**AIM OF THE EXERCISE**:
Restate the entire listing word for word.

**DATA SEGMENT**:
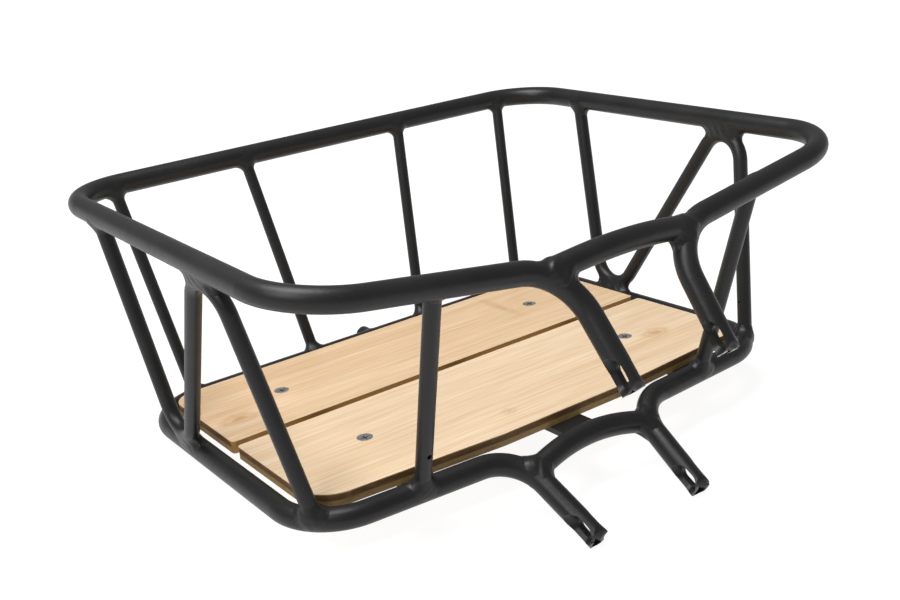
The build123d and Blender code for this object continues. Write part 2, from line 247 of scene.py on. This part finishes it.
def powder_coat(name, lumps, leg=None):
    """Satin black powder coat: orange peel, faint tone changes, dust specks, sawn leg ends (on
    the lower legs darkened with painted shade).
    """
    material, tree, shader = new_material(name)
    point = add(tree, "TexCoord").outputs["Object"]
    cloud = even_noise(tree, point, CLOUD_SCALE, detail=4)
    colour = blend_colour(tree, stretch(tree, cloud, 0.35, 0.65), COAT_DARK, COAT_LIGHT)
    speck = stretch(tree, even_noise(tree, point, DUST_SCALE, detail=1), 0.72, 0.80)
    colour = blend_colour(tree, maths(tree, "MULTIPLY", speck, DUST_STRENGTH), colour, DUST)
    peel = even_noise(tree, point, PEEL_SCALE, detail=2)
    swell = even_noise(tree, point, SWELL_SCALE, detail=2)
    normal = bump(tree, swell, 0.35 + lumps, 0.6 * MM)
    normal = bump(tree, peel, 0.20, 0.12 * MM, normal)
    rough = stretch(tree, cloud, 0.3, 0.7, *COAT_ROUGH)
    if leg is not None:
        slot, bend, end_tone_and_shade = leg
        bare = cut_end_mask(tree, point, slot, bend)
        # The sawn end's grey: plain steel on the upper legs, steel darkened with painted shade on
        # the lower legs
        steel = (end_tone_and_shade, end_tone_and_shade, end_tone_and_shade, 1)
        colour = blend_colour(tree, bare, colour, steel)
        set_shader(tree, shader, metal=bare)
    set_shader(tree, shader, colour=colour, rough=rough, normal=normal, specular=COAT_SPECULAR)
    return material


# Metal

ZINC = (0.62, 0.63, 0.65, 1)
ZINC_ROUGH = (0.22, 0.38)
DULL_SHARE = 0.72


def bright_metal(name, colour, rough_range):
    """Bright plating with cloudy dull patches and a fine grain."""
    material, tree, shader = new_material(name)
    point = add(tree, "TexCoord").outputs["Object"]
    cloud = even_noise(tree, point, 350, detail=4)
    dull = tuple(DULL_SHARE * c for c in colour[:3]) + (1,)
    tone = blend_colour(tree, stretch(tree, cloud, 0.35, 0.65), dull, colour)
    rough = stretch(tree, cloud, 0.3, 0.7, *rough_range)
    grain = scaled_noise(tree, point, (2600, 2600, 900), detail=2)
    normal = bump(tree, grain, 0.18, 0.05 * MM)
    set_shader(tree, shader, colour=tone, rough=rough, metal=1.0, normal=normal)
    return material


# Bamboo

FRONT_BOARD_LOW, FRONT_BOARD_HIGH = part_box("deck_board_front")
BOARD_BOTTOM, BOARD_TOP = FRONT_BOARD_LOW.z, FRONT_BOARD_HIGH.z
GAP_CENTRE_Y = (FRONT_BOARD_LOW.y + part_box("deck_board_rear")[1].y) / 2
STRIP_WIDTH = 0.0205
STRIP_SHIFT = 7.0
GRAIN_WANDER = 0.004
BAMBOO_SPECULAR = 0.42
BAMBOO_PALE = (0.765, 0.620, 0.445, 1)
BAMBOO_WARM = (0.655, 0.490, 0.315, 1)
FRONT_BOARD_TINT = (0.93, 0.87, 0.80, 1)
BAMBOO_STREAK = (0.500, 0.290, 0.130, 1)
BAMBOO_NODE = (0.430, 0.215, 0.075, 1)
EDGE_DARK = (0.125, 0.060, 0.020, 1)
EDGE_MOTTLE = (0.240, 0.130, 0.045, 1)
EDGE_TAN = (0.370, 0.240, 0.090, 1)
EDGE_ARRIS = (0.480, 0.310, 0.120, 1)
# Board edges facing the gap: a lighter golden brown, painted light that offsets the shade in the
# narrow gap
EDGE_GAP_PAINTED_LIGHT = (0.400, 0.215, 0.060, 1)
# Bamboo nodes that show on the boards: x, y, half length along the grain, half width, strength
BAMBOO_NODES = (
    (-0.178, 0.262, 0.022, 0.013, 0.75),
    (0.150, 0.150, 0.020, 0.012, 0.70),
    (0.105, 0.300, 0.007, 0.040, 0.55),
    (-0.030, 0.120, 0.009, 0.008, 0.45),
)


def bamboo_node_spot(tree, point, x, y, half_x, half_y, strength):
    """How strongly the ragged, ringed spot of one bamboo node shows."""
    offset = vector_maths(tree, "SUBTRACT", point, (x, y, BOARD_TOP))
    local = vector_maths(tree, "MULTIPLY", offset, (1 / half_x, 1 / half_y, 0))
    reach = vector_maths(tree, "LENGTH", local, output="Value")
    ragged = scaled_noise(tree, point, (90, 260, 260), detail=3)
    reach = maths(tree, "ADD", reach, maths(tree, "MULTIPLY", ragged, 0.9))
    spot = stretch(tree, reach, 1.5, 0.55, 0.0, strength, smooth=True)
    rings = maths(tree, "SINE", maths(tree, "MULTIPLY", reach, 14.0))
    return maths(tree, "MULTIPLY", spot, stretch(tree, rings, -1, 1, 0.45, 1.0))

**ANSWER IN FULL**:
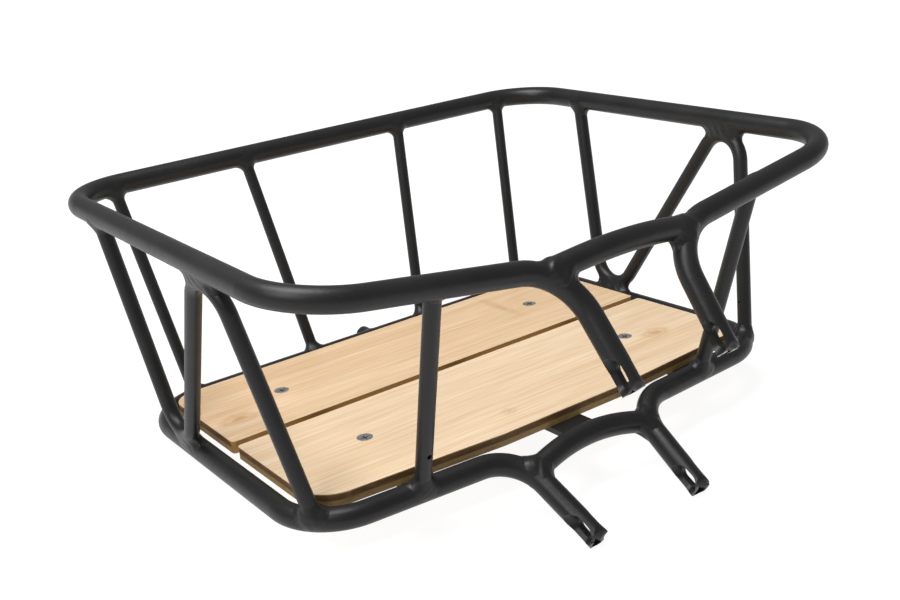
The build123d and Blender code for this object continues. Write part 2, from line 247 of scene.py on. This part finishes it.
def powder_coat(name, lumps, leg=None):
    """Satin black powder coat: orange peel, faint tone changes, dust specks, sawn leg ends (on
    the lower legs darkened with painted shade).
    """
    material, tree, shader = new_material(name)
    point = add(tree, "TexCoord").outputs["Object"]
    cloud = even_noise(tree, point, CLOUD_SCALE, detail=4)
    colour = blend_colour(tree, stretch(tree, cloud, 0.35, 0.65), COAT_DARK, COAT_LIGHT)
    speck = stretch(tree, even_noise(tree, point, DUST_SCALE, detail=1), 0.72, 0.80)
    colour = blend_colour(tree, maths(tree, "MULTIPLY", speck, DUST_STRENGTH), colour, DUST)
    peel = even_noise(tree, point, PEEL_SCALE, detail=2)
    swell = even_noise(tree, point, SWELL_SCALE, detail=2)
    normal = bump(tree, swell, 0.35 + lumps, 0.6 * MM)
    normal = bump(tree, peel, 0.20, 0.12 * MM, normal)
    rough = stretch(tree, cloud, 0.3, 0.7, *COAT_ROUGH)
    if leg is not None:
        slot, bend, end_tone_and_shade = leg
        bare = cut_end_mask(tree, point, slot, bend)
        # The sawn end's grey: plain steel on the upper legs, steel darkened with painted shade on
        # the lower legs
        steel = (end_tone_and_shade, end_tone_and_shade, end_tone_and_shade, 1)
        colour = blend_colour(tree, bare, colour, steel)
        set_shader(tree, shader, metal=bare)
    set_shader(tree, shader, colour=colour, rough=rough, normal=normal, specular=COAT_SPECULAR)
    return material


# Metal

ZINC = (0.62, 0.63, 0.65, 1)
ZINC_ROUGH = (0.22, 0.38)
DULL_SHARE = 0.72


def bright_metal(name, colour, rough_range):
    """Bright plating with cloudy dull patches and a fine grain."""
    material, tree, shader = new_material(name)
    point = add(tree, "TexCoord").outputs["Object"]
    cloud = even_noise(tree, point, 350, detail=4)
    dull = tuple(DULL_SHARE * c for c in colour[:3]) + (1,)
    tone = blend_colour(tree, stretch(tree, cloud, 0.35, 0.65), dull, colour)
    rough = stretch(tree, cloud, 0.3, 0.7, *rough_range)
    grain = scaled_noise(tree, point, (2600, 2600, 900), detail=2)
    normal = bump(tree, grain, 0.18, 0.05 * MM)
    set_shader(tree, shader, colour=tone, rough=rough, metal=1.0, normal=normal)
    return material


# Bamboo

FRONT_BOARD_LOW, FRONT_BOARD_HIGH = part_box("deck_board_front")
BOARD_BOTTOM, BOARD_TOP = FRONT_BOARD_LOW.z, FRONT_BOARD_HIGH.z
GAP_CENTRE_Y = (FRONT_BOARD_LOW.y + part_box("deck_board_rear")[1].y) / 2
STRIP_WIDTH = 0.0205
STRIP_SHIFT = 7.0
GRAIN_WANDER = 0.004
BAMBOO_SPECULAR = 0.42
BAMBOO_PALE = (0.765, 0.620, 0.445, 1)
BAMBOO_WARM = (0.655, 0.490, 0.315, 1)
FRONT_BOARD_TINT = (0.93, 0.87, 0.80, 1)
BAMBOO_STREAK = (0.500, 0.290, 0.130, 1)
BAMBOO_NODE = (0.430, 0.215, 0.075, 1)
EDGE_DARK = (0.125, 0.060, 0.020, 1)
EDGE_MOTTLE = (0.240, 0.130, 0.045, 1)
EDGE_TAN = (0.370, 0.240, 0.090, 1)
EDGE_ARRIS = (0.480, 0.310, 0.120, 1)
# Board edges facing the gap: a lighter golden brown, painted light that offsets the shade in the
# narrow gap
EDGE_GAP_PAINTED_LIGHT = (0.400, 0.215, 0.060, 1)
# Bamboo nodes that show on the boards: x, y, half length along the grain, half width, strength
BAMBOO_NODES = (
    (-0.178, 0.262, 0.022, 0.013, 0.75),
    (0.150, 0.150, 0.020, 0.012, 0.70),
    (0.105, 0.300, 0.007, 0.040, 0.55),
    (-0.030, 0.120, 0.009, 0.008, 0.45),
)


def bamboo_node_spot(tree, point, x, y, half_x, half_y, strength):
    """How strongly the ragged, ringed spot of one bamboo node shows."""
    offset = vector_maths(tree, "SUBTRACT", point, (x, y, BOARD_TOP))
    local = vector_maths(tree, "MULTIPLY", offset, (1 / half_x, 1 / half_y, 0))
    reach = vector_maths(tree, "LENGTH", local, output="Value")
    ragged = scaled_noise(tree, point, (90, 260, 260), detail=3)
    reach = maths(tree, "ADD", reach, maths(tree, "MULTIPLY", ragged, 0.9))
    spot = stretch(tree, reach, 1.5, 0.55, 0.0, strength, smooth=True)
    rings = maths(tree, "SINE", maths(tree, "MULTIPLY", reach, 14.0))
    return maths(tree, "MULTIPLY", spot, stretch(tree, rings, -1, 1, 0.45, 1.0))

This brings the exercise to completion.